**BRIEF**.
Extract each record and reproduce it exactly.

**PROVIDED DATA**.
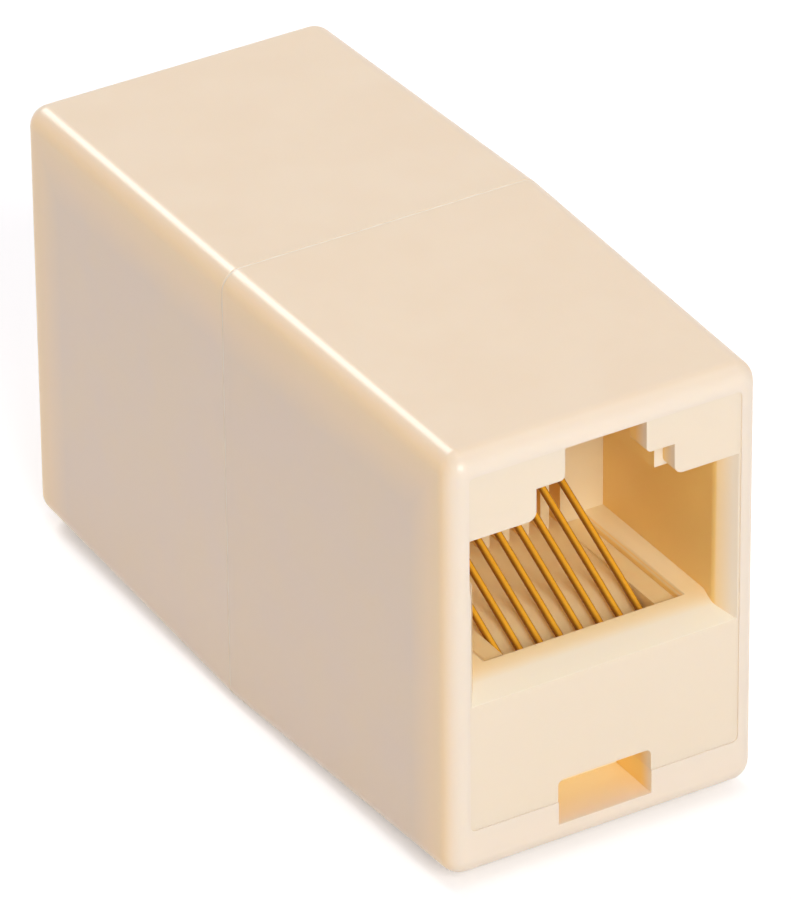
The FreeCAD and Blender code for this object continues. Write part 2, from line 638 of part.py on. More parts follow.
for item in doc.Objects:
    if {"Invalid", "Error"} & set(item.State):
        raise RuntimeError(f"{item.Label} did not build: {item.State}")
os.makedirs("parts", exist_ok=True)
for piece in pieces:
    if piece.Shape.isNull() or not piece.Shape.isValid():
        raise RuntimeError(f"{piece.Label} has no valid shape")
    piece.Shape.exportStep(f"parts/{piece.Label}.step")
    print(f"{piece.Label}: {piece.Shape.Volume:.3f} mm3, {len(piece.Shape.Solids)} solid")
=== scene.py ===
import math

import bmesh
import bpy
import numpy as np
from mathutils import Matrix, Vector


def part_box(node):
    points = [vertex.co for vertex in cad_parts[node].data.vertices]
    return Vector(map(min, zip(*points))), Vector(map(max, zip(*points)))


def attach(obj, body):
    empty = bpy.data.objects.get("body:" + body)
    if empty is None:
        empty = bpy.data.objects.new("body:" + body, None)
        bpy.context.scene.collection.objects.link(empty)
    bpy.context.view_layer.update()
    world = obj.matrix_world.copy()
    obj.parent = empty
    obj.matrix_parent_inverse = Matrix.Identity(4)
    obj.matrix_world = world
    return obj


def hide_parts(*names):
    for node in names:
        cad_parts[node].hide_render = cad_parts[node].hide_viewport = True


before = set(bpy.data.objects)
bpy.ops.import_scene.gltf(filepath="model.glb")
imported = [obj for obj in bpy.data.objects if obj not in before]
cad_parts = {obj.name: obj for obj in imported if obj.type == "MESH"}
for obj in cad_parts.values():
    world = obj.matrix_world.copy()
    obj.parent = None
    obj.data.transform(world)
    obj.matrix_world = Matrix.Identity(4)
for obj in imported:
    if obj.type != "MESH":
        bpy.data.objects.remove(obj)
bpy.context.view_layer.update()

# ---------------------------------------------------------------- camera
# A long lens above the front left corner, so that the coupler's long edges stay nearly
# parallel. It aims at a point inside the coupler, a little under half way up.
MM = 0.001
CAMERA_AZIMUTH = math.radians(-30.84)
CAMERA_ELEVATION = math.radians(31.29)
CAMERA_ROLL = math.radians(-0.58)
CAMERA_TARGET = Vector((0.615, 0.11, 10.31)) * MM
CAMERA_DISTANCE = 401.1 * MM
CAMERA_LENS = 361.0
CAMERA_SENSOR = 36.0

camera_data = bpy.data.cameras.new("camera")
camera = bpy.data.objects.new("camera", camera_data)
bpy.context.scene.collection.objects.link(camera)
towards_camera = Vector((math.sin(CAMERA_AZIMUTH) * math.cos(CAMERA_ELEVATION),
                         -math.cos(CAMERA_AZIMUTH) * math.cos(CAMERA_ELEVATION),
                         math.sin(CAMERA_ELEVATION)))
camera.location = CAMERA_TARGET + towards_camera * CAMERA_DISTANCE
camera.rotation_mode = "QUATERNION"
camera.rotation_quaternion = ((-towards_camera).to_track_quat("-Z", "Y")
                              @ Matrix.Rotation(CAMERA_ROLL, 4, "Z").to_quaternion())
camera_data.lens = CAMERA_LENS
camera_data.sensor_width = CAMERA_SENSOR
camera_data.clip_start, camera_data.clip_end = 0.01, 10.0
bpy.context.scene.camera = camera


# ---------------------------------------------------------------- half shells
# Two drafted sleeves that meet halfway along, injection moulded in ivory ABS and bonded at a
# lap joint. Every edge of the moulding is a little rounded. Painted colour and glow stand in for
# orange light through thin parts, shade on the sides and in the notch, and light on the end rim.
SHELL_EDGE = 0.04 * MM
SHELL_ROUGHNESS = 0.28
SHELL_GRAIN = (0.16 * MM, 0.0004 * MM)
SHELL_CLOUD_SIZE = 3.5 * MM
SHELL_IVORY = (0.945, 0.768, 0.572)
SHELL_CLOUD = (0.93, 0.75, 0.55)
# The sides are painted a duller, darker ivory than the top: painted shade.
SHADED_SIDE_IVORY = (0.888, 0.708, 0.549)
SHADED_SIDE_CLOUD = (0.905, 0.715, 0.522)
# A paler ivory at the end rim: a painted highlight.
RIM_HIGHLIGHT_IVORY = (0.955, 0.81, 0.655)
# An orange band on the sides near the end and the top: a painted glow of light through the edges.
PAINTED_EDGE_GLOW = (1.0, 0.735, 0.47)
# The pale lip colour is painted light; the honey deeper in and the amber on recess walls are
# painted shade.
PAINTED_LIP_LIGHT = (1.0, 0.9, 0.72)
RECESS_SHADE_HONEY = (0.935, 0.81, 0.56)
WALL_SHADE_AMBER = (1.0, 0.65, 0.22)
# The colour and strengths of a painted orange glow that the surface gives off itself.
PAINTED_GLOW_ORANGE = (1.0, 0.56, 0.04)
NOTCH_PAINTED_GLOW = 0.085
EDGE_PAINTED_GLOW = 0.05
INSIDE_SPREAD = 0.4 * MM
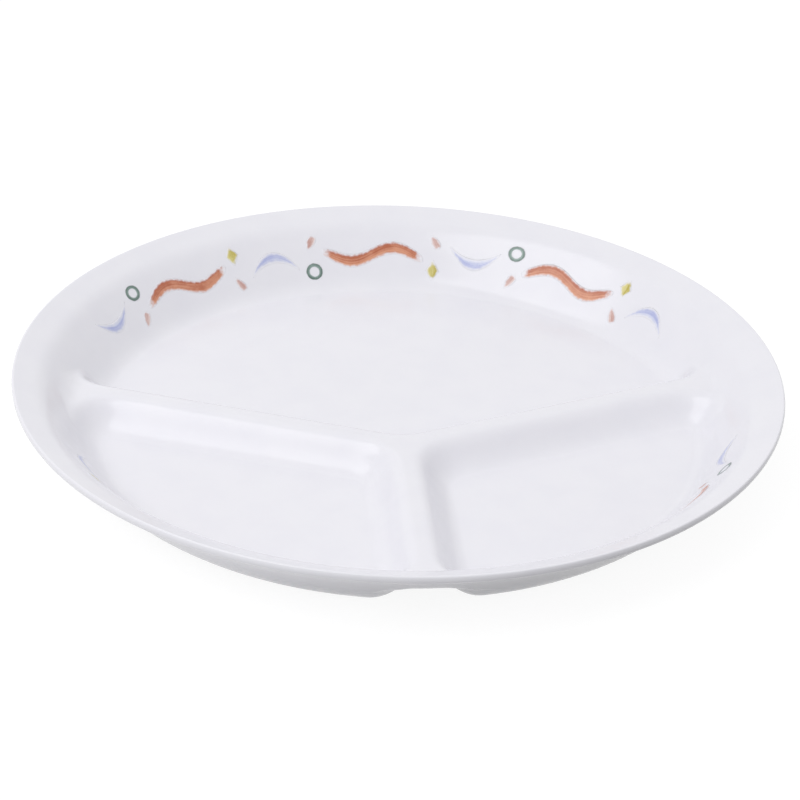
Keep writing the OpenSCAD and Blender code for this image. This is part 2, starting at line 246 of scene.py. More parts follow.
class Section:
    """Heights of the plate's upper and lower skins, worked out from the driving sizes."""

    def __init__(self, s):
        self.s = s
        self.crease_radius = s.rim_diameter / 2 - s.rim_width
        self.foot_radius = self.crease_radius - s.wall_run
        self.under_radius = s.wall - s.lip_radius
        along = on_circle(1, s.rim_slope)
        nose = np.array([s.rim_diameter / 2 - self.under_radius * (1 - along[0]),
                         s.height - s.lip_radius * (1 - along[1])])
        self.lip_middle = nose - s.lip_radius * along
        self.under_middle = nose - self.under_radius * along
        outward = on_circle(1, s.rim_slope + math.pi / 2)
        self.rim_inner = self.lip_middle + s.lip_radius * outward
        self.rim_under = self.under_middle - self.under_radius * outward
        rim_run = self.rim_inner[0] - self.crease_radius
        self.crease_height = self.rim_inner[1] - rim_run * math.tan(s.rim_slope)
        self.ridge_height = s.floor + s.divider_height
        self.spine_radius = self.foot_radius - s.wall_corner
        self.junction = np.array([0, -s.junction_offset])
        self.half_divider = s.divider_width / 2
        blends = s.end_blend + s.joint_blend + s.crease_blend
        clear = self.ridge_height + blends + self.drop(s.side_slope) - s.wall
        self.compartment_radius = max(
            self.foot_radius + (clear - s.floor) / math.tan(s.side_slope),
            self.crease_radius - (self.crease_height - clear) / math.tan(s.upper_slope),
            self.rim_inner[0] - (self.rim_inner[1] - clear) / math.tan(s.rim_slope))

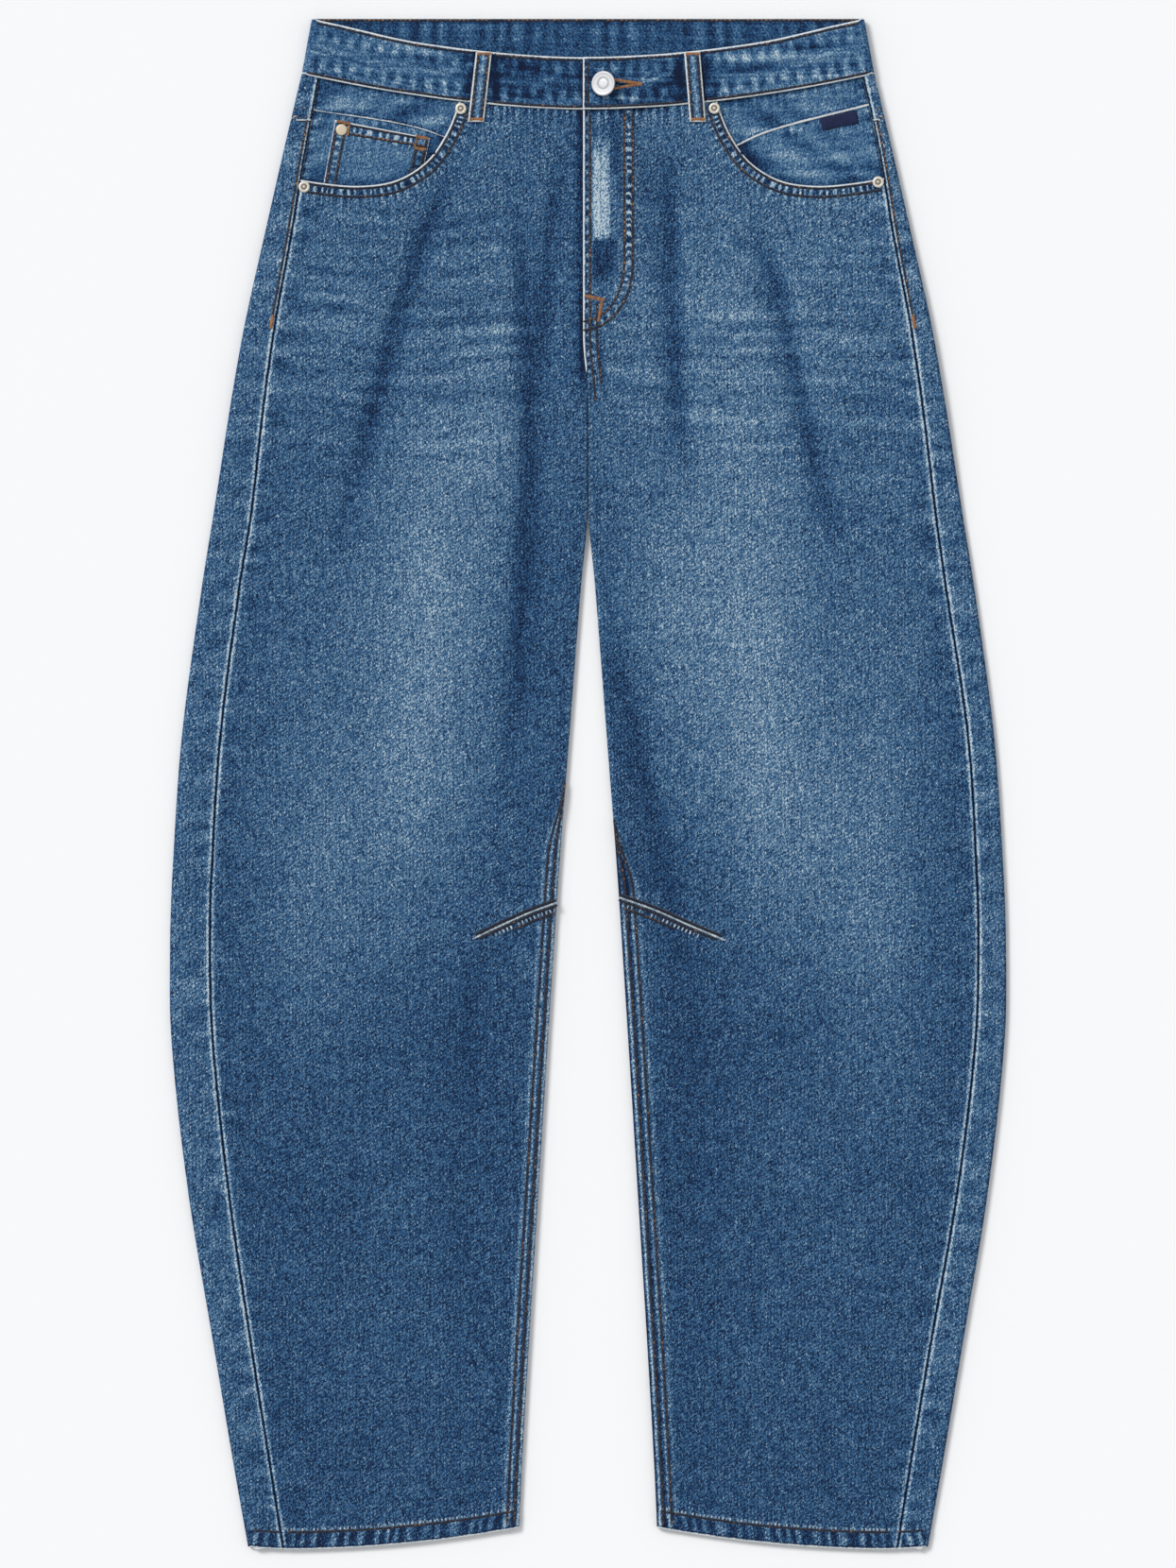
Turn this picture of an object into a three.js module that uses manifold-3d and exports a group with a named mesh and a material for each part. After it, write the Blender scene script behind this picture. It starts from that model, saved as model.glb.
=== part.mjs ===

**WORKED SOLUTION**.
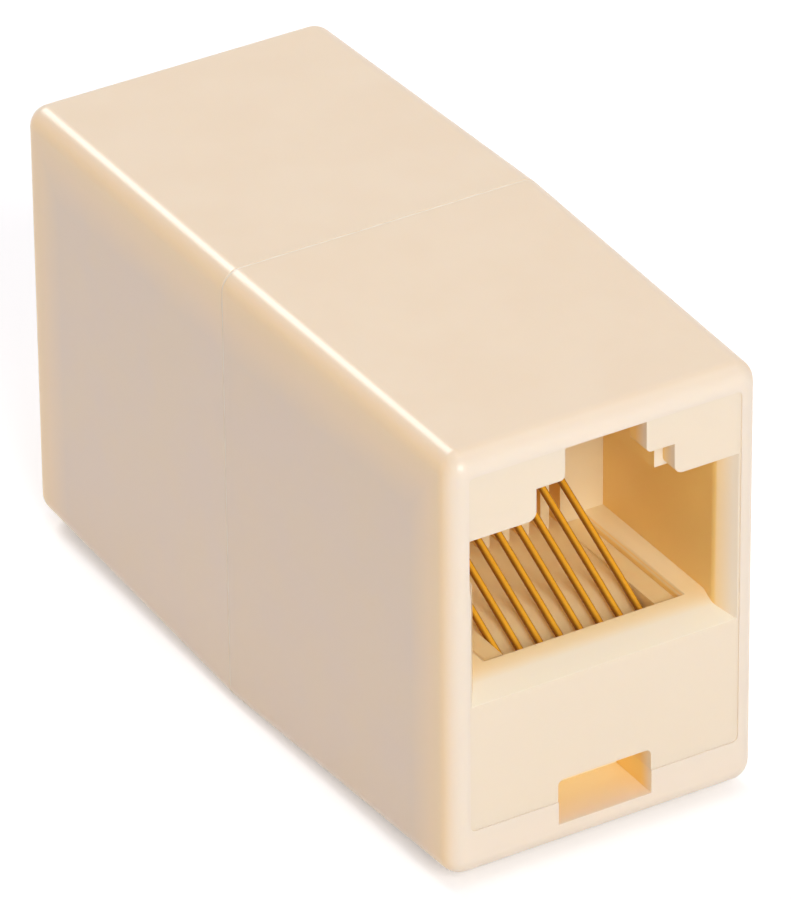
The FreeCAD and Blender code for this object continues. Write part 2, from line 638 of part.py on. More parts follow.
for item in doc.Objects:
    if {"Invalid", "Error"} & set(item.State):
        raise RuntimeError(f"{item.Label} did not build: {item.State}")
os.makedirs("parts", exist_ok=True)
for piece in pieces:
    if piece.Shape.isNull() or not piece.Shape.isValid():
        raise RuntimeError(f"{piece.Label} has no valid shape")
    piece.Shape.exportStep(f"parts/{piece.Label}.step")
    print(f"{piece.Label}: {piece.Shape.Volume:.3f} mm3, {len(piece.Shape.Solids)} solid")
=== scene.py ===
import math

import bmesh
import bpy
import numpy as np
from mathutils import Matrix, Vector


def part_box(node):
    points = [vertex.co for vertex in cad_parts[node].data.vertices]
    return Vector(map(min, zip(*points))), Vector(map(max, zip(*points)))


def attach(obj, body):
    empty = bpy.data.objects.get("body:" + body)
    if empty is None:
        empty = bpy.data.objects.new("body:" + body, None)
        bpy.context.scene.collection.objects.link(empty)
    bpy.context.view_layer.update()
    world = obj.matrix_world.copy()
    obj.parent = empty
    obj.matrix_parent_inverse = Matrix.Identity(4)
    obj.matrix_world = world
    return obj


def hide_parts(*names):
    for node in names:
        cad_parts[node].hide_render = cad_parts[node].hide_viewport = True


before = set(bpy.data.objects)
bpy.ops.import_scene.gltf(filepath="model.glb")
imported = [obj for obj in bpy.data.objects if obj not in before]
cad_parts = {obj.name: obj for obj in imported if obj.type == "MESH"}
for obj in cad_parts.values():
    world = obj.matrix_world.copy()
    obj.parent = None
    obj.data.transform(world)
    obj.matrix_world = Matrix.Identity(4)
for obj in imported:
    if obj.type != "MESH":
        bpy.data.objects.remove(obj)
bpy.context.view_layer.update()

# ---------------------------------------------------------------- camera
# A long lens above the front left corner, so that the coupler's long edges stay nearly
# parallel. It aims at a point inside the coupler, a little under half way up.
MM = 0.001
CAMERA_AZIMUTH = math.radians(-30.84)
CAMERA_ELEVATION = math.radians(31.29)
CAMERA_ROLL = math.radians(-0.58)
CAMERA_TARGET = Vector((0.615, 0.11, 10.31)) * MM
CAMERA_DISTANCE = 401.1 * MM
CAMERA_LENS = 361.0
CAMERA_SENSOR = 36.0

camera_data = bpy.data.cameras.new("camera")
camera = bpy.data.objects.new("camera", camera_data)
bpy.context.scene.collection.objects.link(camera)
towards_camera = Vector((math.sin(CAMERA_AZIMUTH) * math.cos(CAMERA_ELEVATION),
                         -math.cos(CAMERA_AZIMUTH) * math.cos(CAMERA_ELEVATION),
                         math.sin(CAMERA_ELEVATION)))
camera.location = CAMERA_TARGET + towards_camera * CAMERA_DISTANCE
camera.rotation_mode = "QUATERNION"
camera.rotation_quaternion = ((-towards_camera).to_track_quat("-Z", "Y")
                              @ Matrix.Rotation(CAMERA_ROLL, 4, "Z").to_quaternion())
camera_data.lens = CAMERA_LENS
camera_data.sensor_width = CAMERA_SENSOR
camera_data.clip_start, camera_data.clip_end = 0.01, 10.0
bpy.context.scene.camera = camera


# ---------------------------------------------------------------- half shells
# Two drafted sleeves that meet halfway along, injection moulded in ivory ABS and bonded at a
# lap joint. Every edge of the moulding is a little rounded. Painted colour and glow stand in for
# orange light through thin parts, shade on the sides and in the notch, and light on the end rim.
SHELL_EDGE = 0.04 * MM
SHELL_ROUGHNESS = 0.28
SHELL_GRAIN = (0.16 * MM, 0.0004 * MM)
SHELL_CLOUD_SIZE = 3.5 * MM
SHELL_IVORY = (0.945, 0.768, 0.572)
SHELL_CLOUD = (0.93, 0.75, 0.55)
# The sides are painted a duller, darker ivory than the top: painted shade.
SHADED_SIDE_IVORY = (0.888, 0.708, 0.549)
SHADED_SIDE_CLOUD = (0.905, 0.715, 0.522)
# A paler ivory at the end rim: a painted highlight.
RIM_HIGHLIGHT_IVORY = (0.955, 0.81, 0.655)
# An orange band on the sides near the end and the top: a painted glow of light through the edges.
PAINTED_EDGE_GLOW = (1.0, 0.735, 0.47)
# The pale lip colour is painted light; the honey deeper in and the amber on recess walls are
# painted shade.
PAINTED_LIP_LIGHT = (1.0, 0.9, 0.72)
RECESS_SHADE_HONEY = (0.935, 0.81, 0.56)
WALL_SHADE_AMBER = (1.0, 0.65, 0.22)
# The colour and strengths of a painted orange glow that the surface gives off itself.
PAINTED_GLOW_ORANGE = (1.0, 0.56, 0.04)
NOTCH_PAINTED_GLOW = 0.085
EDGE_PAINTED_GLOW = 0.05
INSIDE_SPREAD = 0.4 * MM
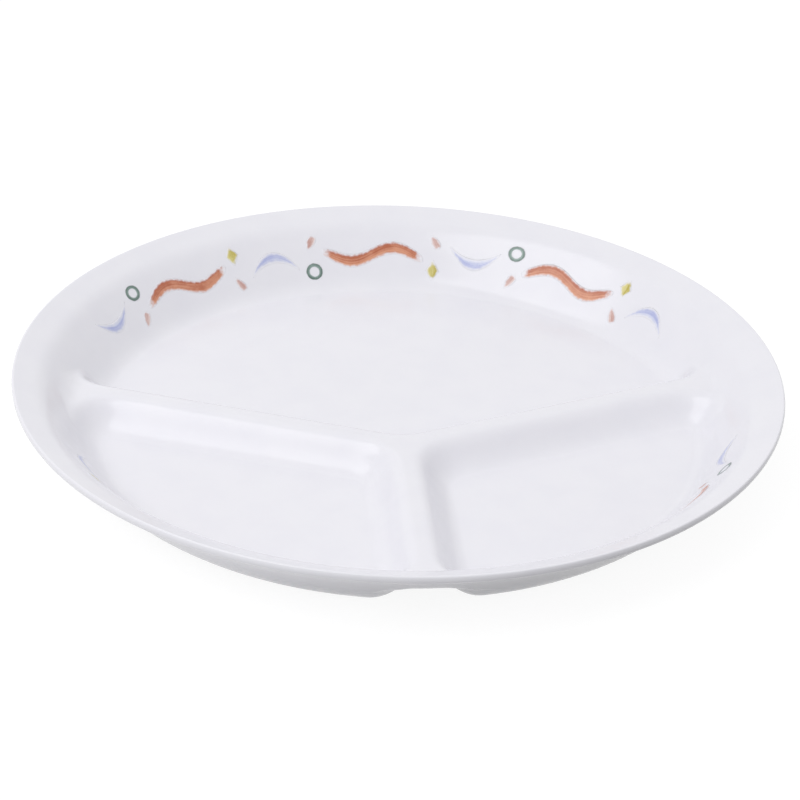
Keep writing the OpenSCAD and Blender code for this image. This is part 2, starting at line 246 of scene.py. More parts follow.
class Section:
    """Heights of the plate's upper and lower skins, worked out from the driving sizes."""

    def __init__(self, s):
        self.s = s
        self.crease_radius = s.rim_diameter / 2 - s.rim_width
        self.foot_radius = self.crease_radius - s.wall_run
        self.under_radius = s.wall - s.lip_radius
        along = on_circle(1, s.rim_slope)
        nose = np.array([s.rim_diameter / 2 - self.under_radius * (1 - along[0]),
                         s.height - s.lip_radius * (1 - along[1])])
        self.lip_middle = nose - s.lip_radius * along
        self.under_middle = nose - self.under_radius * along
        outward = on_circle(1, s.rim_slope + math.pi / 2)
        self.rim_inner = self.lip_middle + s.lip_radius * outward
        self.rim_under = self.under_middle - self.under_radius * outward
        rim_run = self.rim_inner[0] - self.crease_radius
        self.crease_height = self.rim_inner[1] - rim_run * math.tan(s.rim_slope)
        self.ridge_height = s.floor + s.divider_height
        self.spine_radius = self.foot_radius - s.wall_corner
        self.junction = np.array([0, -s.junction_offset])
        self.half_divider = s.divider_width / 2
        blends = s.end_blend + s.joint_blend + s.crease_blend
        clear = self.ridge_height + blends + self.drop(s.side_slope) - s.wall
        self.compartment_radius = max(
            self.foot_radius + (clear - s.floor) / math.tan(s.side_slope),
            self.crease_radius - (self.crease_height - clear) / math.tan(s.upper_slope),
            self.rim_inner[0] - (self.rim_inner[1] - clear) / math.tan(s.rim_slope))

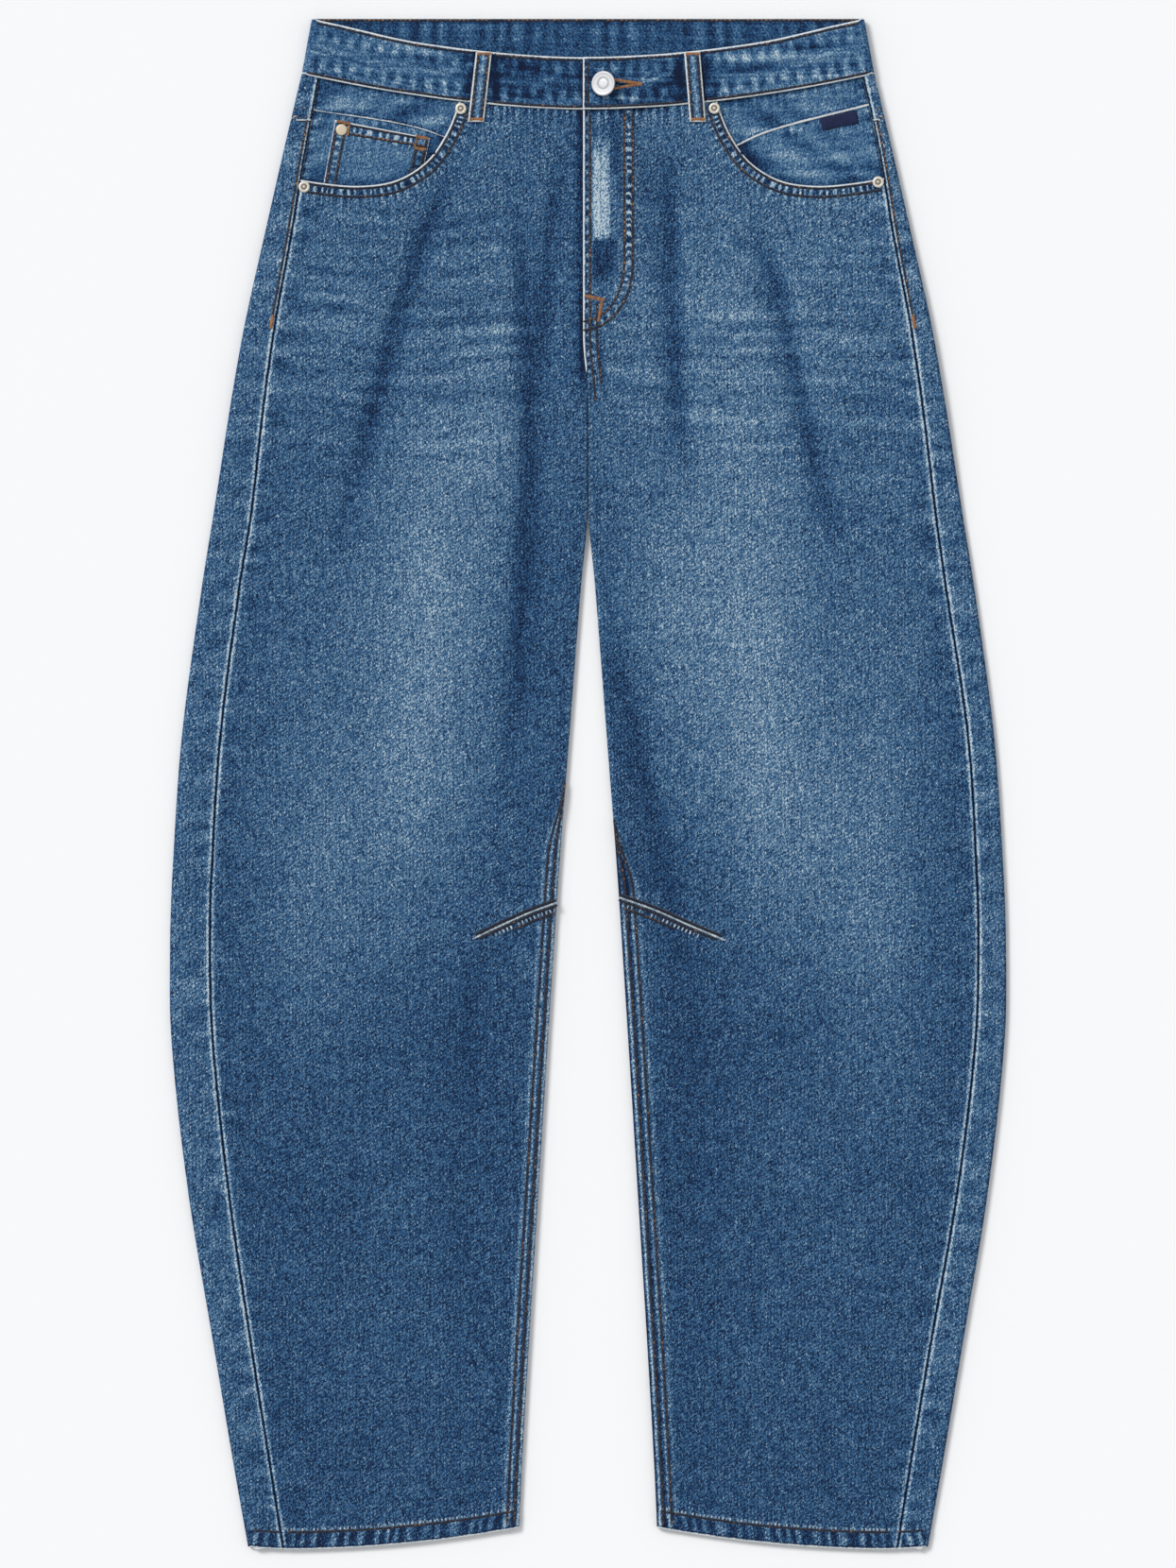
Turn this picture of an object into a three.js module that uses manifold-3d and exports a group with a named mesh and a material for each part. After it, write the Blender scene script behind this picture. It starts from that model, saved as model.glb.
=== part.mjs ===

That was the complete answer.